In that gripping cinematic moment, I loved Hemingway. I loved him for his brilliance, his charm, his vulnerabilities. I hated him, too. I hated him for being the embodiment of tortured genius. I hated him for not taking Gellhorn in his arms and never letting her go.
The thing is, even though these tortured souls were an unhealthy pairing, I can't help but wish they’d stayed together, the fuel of their passion would have been enough to keep their train on the track.
The movie ends with a cantankerous, hard-bitten elderly Gellhorn throwing reporters out of her home after they ask her about her brief marriage to Hemingway.
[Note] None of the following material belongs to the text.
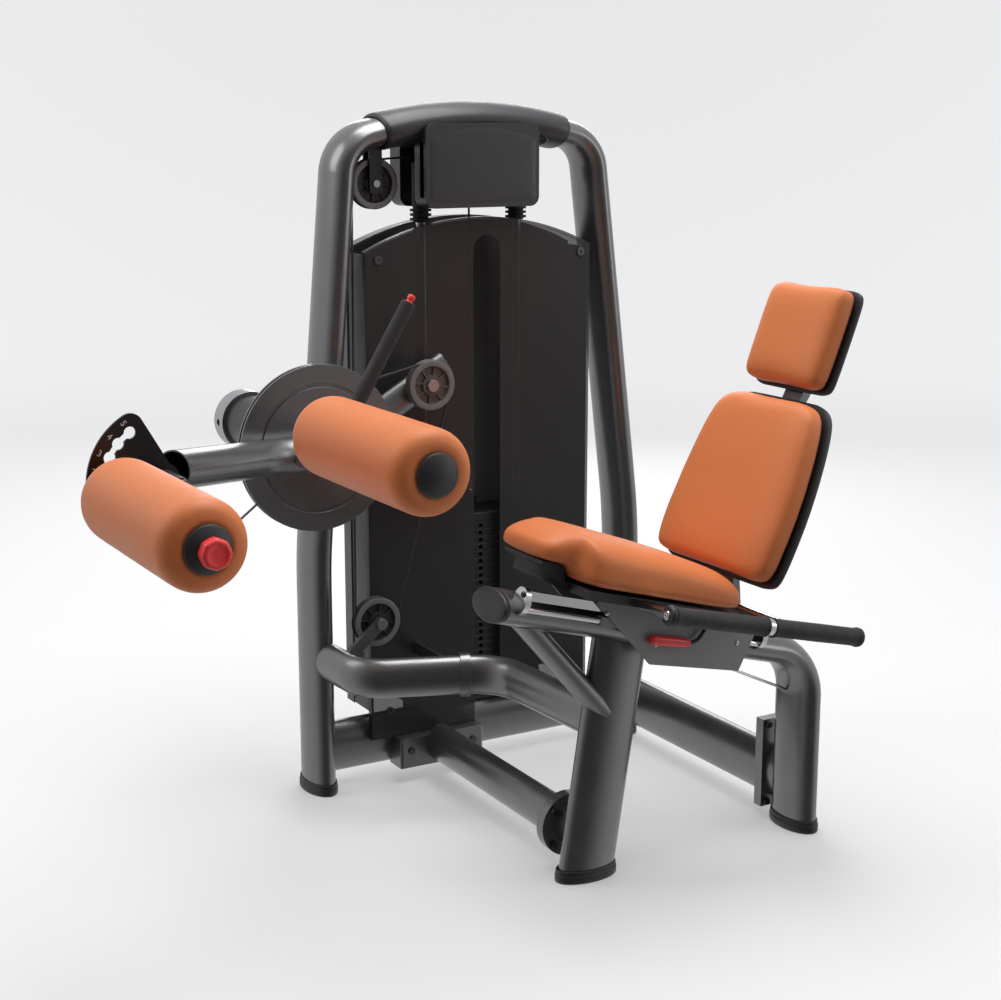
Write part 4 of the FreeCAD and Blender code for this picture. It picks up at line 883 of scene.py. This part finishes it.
def roller_caps():
    lathe("shin_cap_dome", at(SHIN, SHIN_NEAR_Y), -Y, domed(0.0395, 0.014), "shin_roller",
          "black_plastic", 64, ("shin_cap",))
    profile = domed(0.0415, 0.015, 0.0086) + [(0.006, 0.0086), (0.0003, 0.0086)]
    lathe("ankle_cap_dome", at(ANKLE, ANKLE_NEAR_Y), -Y, profile, "ankle_roller", "black_plastic", 64,
          ("ankle_cap",), looped=True)


def lock():
    """The pull knob of the ankle lock: eight flats, softened corners and a moulded recess in its face."""
    front = ANKLE_NEAR_Y - 0.044
    sections = ((0.025, 0.015), (0.025, 0.0215), (0.0232, 0.0248), (0.0205, 0.0262), (0.006, 0.0262),
                (0.0025, 0.025), (0.0006, 0.0222), (0.0, 0.018), (0.0009, 0.0166), (0.0012, 0.008))
    rings = []
    for depth, size in sections:
        ring = []
        for step in range(64):
            angle = 2 * math.pi * step / 64
            flat = math.cos(math.pi / 8) / math.cos((angle % (math.pi / 4)) - math.pi / 8)
            reach = size * (0.35 + 0.65 * flat)
            spoke = X * (reach * math.cos(angle)) + Z * (reach * math.sin(angle))
            ring.append(at(ANKLE, front + depth) + spoke)
        rings.append(ring)
    piece("lock_pull_knob", *loft(rings[::-1]), "lock", "red", replaces=("lock_knob",))
    stem = [(0.0, 0.0), (0.0, 0.008), (0.442, 0.008), (0.442, 0.0099), (0.505, 0.0099), (0.506, 0.005),
            (0.527, 0.005), (0.529, 0.003), (0.529, 0.0)]
    turned("lock_stem", at(ANKLE, front + 0.0262), Y, stem, 0.0006, "lock", "steel", 32)


def lever_parts():
    """The shin lever's rubber sleeve, red collar and push button."""
    along = (LEVER_TIP - LEVER_FOOT).normalized()
    length = (LEVER_TIP - LEVER_FOOT).length
    sleeve = [(0.078, 0.0132), (0.078, 0.0152), (0.084, 0.0152), (length - 0.006, 0.015),
              (length - 0.0012, 0.0146), (length - 0.0012, 0.0132)]
    turned("lever_sleeve", LEVER_FOOT, along, sleeve, 0.0012, "shin_link", "rubber", 40, looped=True)
    collar = [(0.0635, 0.0133), (0.0635, 0.0175), (0.077, 0.0175), (0.077, 0.0133)]
    turned("lever_collar", LEVER_FOOT, along, collar, 0.001, "shin_link", "red", 40, looped=True)
    button = [(-0.028, 0.0), (-0.028, 0.0092), (0.0015, 0.0092), (0.003, 0.006), (0.006, 0.0056),
              (0.007, 0.0078), (0.014, 0.0078), (0.016, 0.006), (0.0164, 0.0)]
    turned("lever_push_button", LEVER_TIP, along, button, 0.0008, "button", "red", 32, ("lever_button",))


# ---- handles and release lever
def grip_profile(length):
    """A rubber grip with a flange at both ends and a faintly waisted middle."""
    half = [(0.0, 0.0128), (0.0, 0.0196), (0.005, 0.0196), (0.0075, 0.018), (0.02, 0.0177)]
    return half + [(length / 2, 0.018)] + [(length - along, radius) for along, radius in reversed(half)]


def grips():
    """Two grips along each handle bar, and the cap and bolt at its ends."""
    for side, word in ((-1, "near"), (1, "far")):
        y = SEAT_Y + side * HANDLE_REACH
        front, rear = at(HANDLE_FRONT, y), at(HANDLE_REAR, y)
        along = (rear - front).normalized()
        rear_start = GRIP_LENGTH + 2 * GRIP_GAP
        rear_length = (rear - front).length - rear_start - 0.0005
        spans = (("front", front, GRIP_LENGTH), ("rear", front + along * rear_start, rear_length))
        for name, start, length in spans:
            replaced = ("hand_grips",) if word + name == "nearfront" else ()
            turned(word + "_" + name + "_grip", start, along, grip_profile(length), 0.0014, "seat", "grip",
                   replaces=replaced, looped=True)
        boss = [(-0.012, 0.0), (-0.012, 0.017), (-0.006, 0.02), (-0.0006, 0.02), (-0.0006, 0.0)]
        turned(word + "_grip_boss", front, along, boss, 0.003, "seat", "black_plastic")
        head = [(-0.015, 0.0), (-0.015, 0.002), (-0.0135, 0.0034), (-0.015, 0.0048), (-0.015, 0.0074),
                (-0.0136, 0.0088), (-0.0122, 0.0088), (-0.0122, 0.0)]
        turned(word + "_grip_bolt", front, along, head, 0.0008, "seat", "chrome", 32)
        cap = [(0.0, 0.0), (0.0, 0.0185), (0.003, 0.019), (0.007, 0.015), (0.0085, 0.0)]
        turned(word + "_rear_cap", rear + along * 0.0003, along, cap, 0.003, "seat", "black_plastic")


def release():
    """The carriage's release: a pivot boss, a black bent rod and a red grip that tapers towards the bend."""
    y = CARRIAGE_NEAR_Y - 0.01
    start, bend, tip = Vector((0.08, y, 0.517)), Vector((0.052, y, 0.484)), Vector((-0.052, y, 0.508))
    points = []
    for step in range(13):
        t = step / 12
        if t < 0.25:
            points.append(start.lerp(bend, t / 0.25 * 0.6))
        elif t > 0.6:
            points.append(bend.lerp(tip, 0.22 + (t - 0.6) / 0.4 * 0.78))
        else:
            u = (t - 0.25) / 0.35
            a, c = start.lerp(bend, 0.6), bend.lerp(tip, 0.22)
            points.append(a * (1 - u) ** 2 + bend * 2 * u * (1 - u) + c * u ** 2)
    tube("release_rod", points, 0.004, "release", "black_paint", sides=16, replaces=("release_lever",))
    boss = [(0.0, 0.0), (0.0, 0.007), (0.0012, 0.0082), (0.015, 0.0082), (0.0154, 0.007), (0.0154, 0.0)]
    turned("release_boss", at(start, CARRIAGE_NEAR_Y - 0.016), Y, boss, 0.0006, "release", "steel")
    grip = [(-0.004, 0.0), (-0.004, 0.006), (-0.002, 0.0098), (0.03, 0.0104), (0.08, 0.0092),
            (0.088, 0.0085), (0.09, 0.006), (0.09, 0.0)]
    turned("release_grip", tip, bend - tip, grip, 0.002, "release", "red", 40)


# ---- top cover and housings
def arch_point(x):
    """Centre of the top arch at x, and the direction along it."""
    radius = (ARCH_HALF ** 2 + ARCH_RISE ** 2) / (2 * ARCH_RISE)
    angle = math.asin((x - TOP_X) / radius)
    place = Vector((x, 0, ARCH_TOP_Z - radius + radius * math.cos(angle)))
    return place, Vector((math.cos(angle), 0, -math.sin(angle)))


def cover():
    """The moulded sleeve over the top tube, with rounded ends that close onto the tube."""
    low, high = TOP_X - 0.228, TOP_X + 0.228
    sections = [(low + 0.001, 0.0006), (low, 0.002), (low + 0.0006, 0.005), (low + 0.0035, 0.0078),
                (low + 0.009, 0.009)]
    for step in range(1, 16):
        sections.append((low + 0.009 + (high - low - 0.018) * step / 16, 0.009))
    sections += [(high - 0.009, 0.009), (high - 0.0035, 0.0078), (high - 0.0006, 0.005), (high, 0.002),
                 (high - 0.001, 0.0006)]
    rings = []
    for x, grow in sections:
        place, along = arch_point(x)
        rings.append(ellipse(place, Y, along.cross(Y), OVAL_WIDE + grow, OVAL_THIN + grow, 96))
    piece("top_sleeve", *loft(rings, looped=True), "frame", "housing", replaces=("top_cover",))


def housing_outline(low_x, high_x, low_z, corner, inset):
    """A housing's outline seen from the front: an arched top, soft corners and a slightly bowed bottom."""
    outline = []
    corner_steps, side_steps = 10, 12
    middle_x = (low_x + high_x) / 2
    half = (high_x - low_x) / 2 - inset

    def top(x):
        return HOUSING_TOP_Z - inset - HOUSING_CROWN * (x - middle_x) ** 2 / half

    def bottom(x):
        return low_z + inset + HOUSING_SAG * ((x - middle_x) / half) ** 2

    radius = max(0.002, corner - inset)
    corners = ((1, 1, top), (-1, 1, top), (-1, -1, bottom), (1, -1, bottom))
    for index, (sx, sz, level) in enumerate(corners):
        cx = middle_x + sx * (half - radius)
        cz = level(cx) - sz * radius
        for step in range(corner_steps + 1):
            angle = math.radians(90 * index + 90 * step / corner_steps)
            outline.append((cx + radius * math.cos(angle), cz + radius * math.sin(angle)))
        reach = (half - radius) * 2
        if index in (0, 2):
            for step in range(1, side_steps):
                x = cx - sx * reach * step / side_steps
                outline.append((x, level(x)))
    return outline


def housings():
    """The front pulley housing as one moulded shell, blank on its face."""
    sections = ((-0.052, 0.0), (-0.07, 0.0), (-0.0745, 0.0008), (-0.0775, 0.0028), (-0.0794, 0.0062),
                (-0.0802, 0.011), (-0.0807, 0.02), (-0.0812, 0.04))
    rings = []
    for y, inset in sections:
        outline = housing_outline(-0.16, 0.124, 1.302, 0.02, inset)
        rings.append([Vector((x, y, z)) for x, z in outline])
    piece("front_housing_face", *loft(rings), "frame", "housing")


# ---- cable, pulleys, dial and fasteners
def stack_cable():
    """The cable's drop to the stack, which shortens as the stack rises, and the fitting at its end."""
    low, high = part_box("cable_drop")
    middle = (Vector(low) + Vector(high)) / 2
    points = [Vector((middle.x, middle.y, low[2] + (high[2] - low[2]) * step / 40)) for step in range(41)]
    drop = tube("stack_cable", points, CABLE_RADIUS, "frame", "cable", replaces=("cable_drop",))
    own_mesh(drop)
    fitting = [(0.0, 0.0028), (0.0, 0.01), (0.01, 0.01), (0.013, 0.007), (0.03, 0.0062), (0.033, 0.004),
               (0.033, 0.0028)]
    foot = Vector((middle.x, middle.y, low[2] + 0.0002))
    turned("cable_end", foot, Z, fitting, 0.001, "stack", "steel", 24, looped=True)


def pulley_rims():
    """Polished rims on both faces of each pulley."""
    for word in ("upper", "lower", "corner", "centre"):
        low, high = (Vector(corner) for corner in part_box(word + "_pulley"))
        middle = (low + high) / 2
        rim = (high.x - low.x) / 2
        band = [(0.0, rim - 0.013), (0.0008, rim - 0.0125), (0.0008, rim - 0.0015), (0.0, rim - 0.0005)]
        for side, end in ((-1, "front"), (1, "back")):
            face = at(middle, middle.y + side * 0.0101)
            name = "{}_pulley_rim_{}".format(word, end)
            turned(name, face, Y * side, band, 0.0003, word + "_wheel", "pulley_rim", 64, looped=True)


NUMBER_SIZE = 0.017
NUMBER_RELIEF = 0.00012


def dial_numbers():
    """The numbers 1 to 5 beside the dial's holes."""
    for number, angle in enumerate(SECTOR_ANGLES, 1):
        curve = bpy.data.curves.new("number", "FONT")
        curve.body = str(number)
        curve.size = NUMBER_SIZE
        curve.extrude = NUMBER_RELIEF
        curve.align_x = "CENTER"
        curve.align_y = "CENTER"
        mesh = mesh_of("number", curve)
        outward = Vector((math.cos(angle), 0, math.sin(angle)))
        place = at(CARRIER, DIAL_FACE_Y - 0.00025) + outward * (SECTOR_RADIUS + 0.0215)
        turn = Matrix.Rotation(angle - math.pi, 4, Y * -1) @ Matrix.Rotation(math.pi / 2, 4, "X")
        mesh.transform(Matrix.Translation(place) @ turn)
        verts = [vertex.co.copy() for vertex in mesh.vertices]
        faces = [tuple(polygon.vertices) for polygon in mesh.polygons]
        piece("dial_{}".format(number), verts, faces, "swing", "white", smooth=False)


def bolt(name, place, axis, radius, body, finish="steel"):
    """A button-head socket screw on a washer. The place is on the surface and the axis points out of it."""
    washer = 0.0014
    head = radius * 0.55
    profile = rounded([
        (0.0002, 0.0), (0.0002, radius * 1.3), (washer, radius * 1.3), (washer, radius),
        (washer + head * 0.5, radius), (washer + head, radius * 0.72), (washer + head, radius * 0.42),
        (washer + head * 0.35, radius * 0.4), (washer + head * 0.35, 0.0),
    ], 0.0005, 3)
    lathe(name, place, axis, profile, body, finish, 30)


def fasteners():
    for index, (s, h) in enumerate(((0.318, -0.012), (0.332, -0.016), (0.2, 0.03), (0.53, 0.01)), 1):
        place = on_rail(s, h, CARRIAGE_NEAR_Y - 0.0001)
        bolt("carriage_bolt_{}".format(index), place, -Y, 0.0036, "seat", "chrome")
    along = (on_rail(0, 0) - on_rail(1, 0)).normalized()
    bolt("rail_bolt", on_rail(0.0139, 0.0395, -0.7765), along, 0.0048, "frame", "black_paint")
    bolt("pin_end_bolt", at(CARRIER, -0.5132), -Y, 0.009, "swing", "black_paint")
    bolt("axle_end_bolt", at(PIVOT, -0.4082), -Y, 0.012, "frame")


def weld(name, centre, along, side, up, half_side, half_up, target):
    """A weld bead where an oval tube, seen along its axis, meets another part's skin."""
    tree = BVHTree.FromObject(NODES[target], bpy.context.evaluated_depsgraph_get())
    line = []
    starts = ellipse(centre, side, up, half_side, half_up, 120)
    for step, start in enumerate(starts):
        hit = tree.ray_cast(start, along, 0.4)[0]
        if hit is not None:
            ripple = 0.0004 * math.sin(step * 2.1)
            line.append(hit - along * (0.0004 + ripple))
    if len(line) == len(starts):
        tube(name, line, 0.0024, "frame", "frame", closed=True, sides=8)


def welds():
    for side, word in ((-1, "left"), (1, "right")):
        base = Vector((side * 0.3, 0, 0.095))
        weld("base_weld_" + word, base, X * side, Y, Z, 0.032, 0.06, word + "_upright")
    weld("housing_weld", at(PIVOT, -0.1), Y, X, Z, 0.0605, 0.0605, "left_upright")
    brace_top = on_rail(0.05, -0.008)
    brace_low = Vector((-0.106, SEAT_Y, 0.346))
    run = (brace_low - brace_top).normalized()
    across = Y.cross(run)
    inside = brace_top.lerp(brace_low, 0.4)
    weld("brace_weld", inside, run, Y, across, 0.032, 0.022, "front_leg")
    weld("brace_weld_top", inside, -run, Y, across, 0.032, 0.022, "seat_rail")


# ---- build
def main():
    scene = bpy.context.scene
    scene.view_settings.view_transform = "Standard"
    add_camera()
    add_world()
    aim = (-0.3, -0.4, 0.7)
    add_area("key", (-3.0, 1.2, 2.9), aim, (1.6, 2.2), 24)
    add_area("fill", (2.8, -2.6, 1.8), aim, (0.8, 2.6), 14)
    add_area("top", (0.2, -0.3, 3.8), aim, (3.0, 1.8), 88)
    add_area("rear", (1.8, 3.0, 2.2), aim, (2.0, 2.0), 40)
    add_floor()
    paint_nodes()
    for make in (upholstery, caps, roller_caps, lock, lever_parts, grips, release, cover, housings,
                 stack_cable, pulley_rims, dial_numbers, fasteners, welds):
        make()


main()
She grumbles, "I am not a footnote to someone else's life!" Her snappishness left me wondering if she ever really loved Hemingway, or if the unsavory details of their affair had left her bitter.
The reporters leave and Gellorn slowly walks across the room to her desk, takes a seat and retrieves a weathered letter from a drawer. The letter is a love note from Hemingway, penned at the the height of their romance.
"My Dearest Marty, one thing you must know, love is infinitely more powerful than hate."
I felt my breath catch in my throat. Gellhorn did love Hemingway, went on loving him even though they could not be together.
Some loves are like that, aren't they? Flawed, but still powerful and true.
**I am not an expert on Hemingway or his works. The thoughts shared in this posting were formed while watching the HBO film Hemingway and Gellhorn.